Roughly half the runtime of Terminator Genisys is occupied by characters trying to figure out what it is you’re even watching. “God, a person could go crazy thinking about this,” Linda Hamilton’s Sarah Connor said at the end of Terminator, unaware of how Genisys screenwriters Laeta Kalogridis and Patrick Lussier would turn the franchise’s branching timelines into a tumbleweed of brittle logic and weightless consequences.

We usually think of a narrative knot as a string, but preventing Terminator Genisys from cutting its way to a new path is a dense, impenetrable central premise that the actors must hack away at, scene after scene, to no avail. All the talk (and it is so, so much talk) of “nodes” in time and quantum fields: it’s all just white noise meant to inoffensively occupy you until the next explosion. The action scenes are clearly envisioned by director Alan Taylor, but that just means you’ll sooner realize that you’ve seen every bloodless, tensionless setpiece before, whether in another “Terminator” movie or somewhere else.
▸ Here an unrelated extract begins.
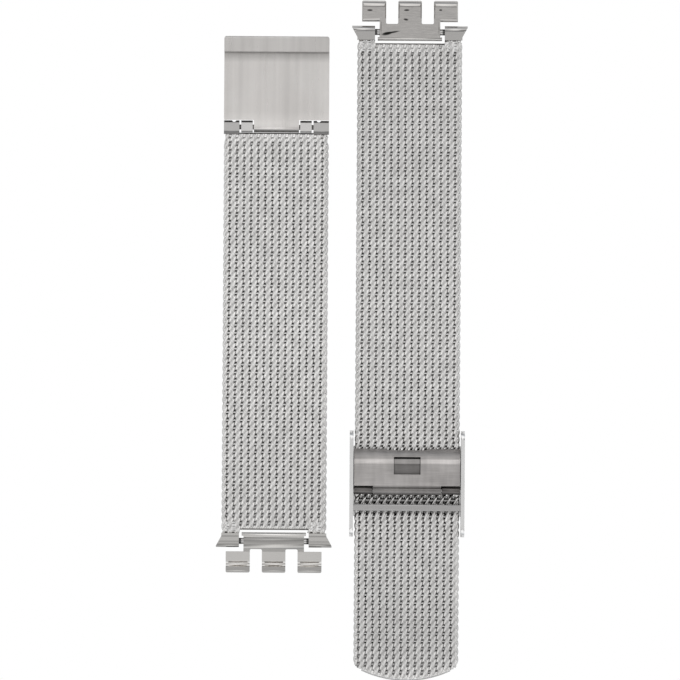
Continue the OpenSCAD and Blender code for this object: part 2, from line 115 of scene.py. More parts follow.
# Row that shows in the gap between the lid's roll and the hook bar: its turns' length as a share of
# the others'. The row nearest to the second value above the gap's middle is moved to that middle
OPEN_ROW_LENGTH = 0.68
OPEN_ROW_SHIFT = 0.3
# Rows beside it, which the clasp presses flat: their reach, their thickness as a share, their drop
PRESSED_REACH = 1.7
PRESSED_THICK = 0.3
PRESSED_DROP = 0.35
# Straight wires through each row: radius, height over the cloth's middle, shift along the strap.
# The thin one bridges the holes, and the thick one, dark from the painted shade inside the cloth, is the dark
# ground behind them
CROSS_WIRE = (0.085, 0.45, 0.6)
CORE_WIRE = (0.3, -0.1, 0.62)
# Points and sides of those straight wires
THROUGH_POINTS = 41
THROUGH_SIDES = 6
# Stretches without thin wires at a strap's lower and upper end
BARE_ENDS = (6.0, 5.2)
# Radii of the rounded loop at both ends of each row
EDGE_LOOP = (0.42, 0.8, 0.6)
# Radius and sides of the rods that fill the rows at a strap's ends
EDGE_ROD_R = 0.45
EDGE_ROD_SIDES = 12
# Those rods' distances from the end, in radii, in a strap's middle and in its corners
END_ROWS = (1, 2.6)
CORNER_ROWS = (1, 2.2, 3.4)
# Heights of the rods in the corners
CORNER_LEVELS = (-0.2, 0.2)
# How much further a strap's corners reach than its middle
CORNER_TAB = 0.5
# Rounding of the long strap's tip and of its two corners, and points of the bead along it
TIP_ARC_R = 17.0
TIP_CORNER_R = 1.2
TIP_POINTS = 33
# Halvings that find where a wire leaves the outline, the least step that is kept there, and the
# fewest points of a wire
CUT_HALVINGS = 6
LEAST_STEP = 0.001
FEWEST_POINTS = 4
# Most rows in a piece that rides on one body, and how far a piece over a joint reaches to both sides of it
ROWS_PER_PIECE = 12
BLEND_REACH = 3.2

# Tones: factors on a material's colour, as (place, factor) pairs along one axis

# Wire by height over the cloth's middle: painted shade inside the cloth, full colour on both faces
WIRE_DEPTH_SHADE = [(-0.5, 1), (-0.25, 0.42), (0.1, 0.42), (0.42, 1)]
# Wire by place along each strap: painted light and shade
STRAP_LIGHT_AND_SHADE = {
    "short": [(-34, 0.99), (-24, 1.0), (-5, 1.065), (5, 1.075), (15, 1.04), (34, 1.05)],
    "long": [
        (-55, 1.03), (-52, 0.97), (-48, 0.87), (-41, 0.95), (-30, 0.98), (-12, 0.99), (-4, 1.02),
        (11, 1.02), (25, 0.98), (40, 0.95), (52, 0.965),
    ],
}
# Hook plate from the hinge pin: painted shade in the knuckle gap, painted light on the tongue and beyond
PLATE_FROM_PIN = [(-0.9, 0.3), (-0.5, 0.5), (-0.1, 1.3), (0.6, 1.36), (1.4, 1.29), (2.5, 1.2)]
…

Your heart goes out to the performers, who have been hired not to act but to deliver reams of exposition as quickly as possible. Like the action, Terminator Genisys assumes your fondness for these characters will heighten moment-to-moment interactions that only have room for soulless sarcasm. “I came across time for you, Sarah,” though certainly not the most memorable phrase to come out of Terminator, encapsulated the clear sense of character and Cameron’s hotheaded romanticism that, along with Schwarzenegger’s performance, elevated a sci fi B-movie into a genre classic. Here, lines like “there aren’t enough bullets in the world to kill me” and “rule this,” followed by a grenade explosion, are delivered with the straight, unironic calculation of a machine trying to overpower you.
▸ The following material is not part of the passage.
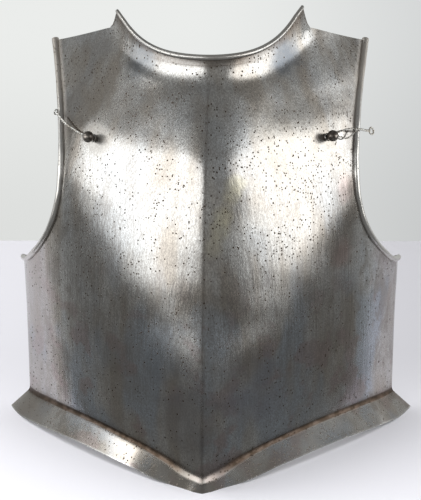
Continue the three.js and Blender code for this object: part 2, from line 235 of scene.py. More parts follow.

The flaw of every Terminator sequel that has followed Cameron’s own is that it mistakes spectacle and sentiment for the essence of the franchise’s identity. The Terminator who protects Sarah is played with grandfatherly cuddliness by Schwarzenegger, who completes the decades-long neutering of his once iconic and terrifying breakout role. “I’m old, not obsolete,” his T-800 says while framed in the reflection of a rearview mirror, in another instance of Terminator Genisys making nods to its history seem sad in both execution and implication.

For 125 minutes, we go through the motions of a movie constructed like a checklist of references and catchphrases, most obvious, some oddly specific. Characters promise that they will return, there’s a terrible throwback music cue and conspicuous Pepsi product placement, and a motorcycle is part of a high-speed chase for all of a minute because it has to be. It’s incredible that a film with this many explosions and this much CG mayhem can still be so dreadfully boring, but as with the Terminators themselves, each iteration of this series has proven less efficient at its task than the last. Terminator Genisys is meant to represent a bold and radical new way forward for the franchise. So why does it feel like we’re John Connor, facing down an assembly line of creations that threaten our past and bode ill for our future?

Bad

If it was the mission of Terminator Genisys to make you despair for the franchise's future, then mission accomplished.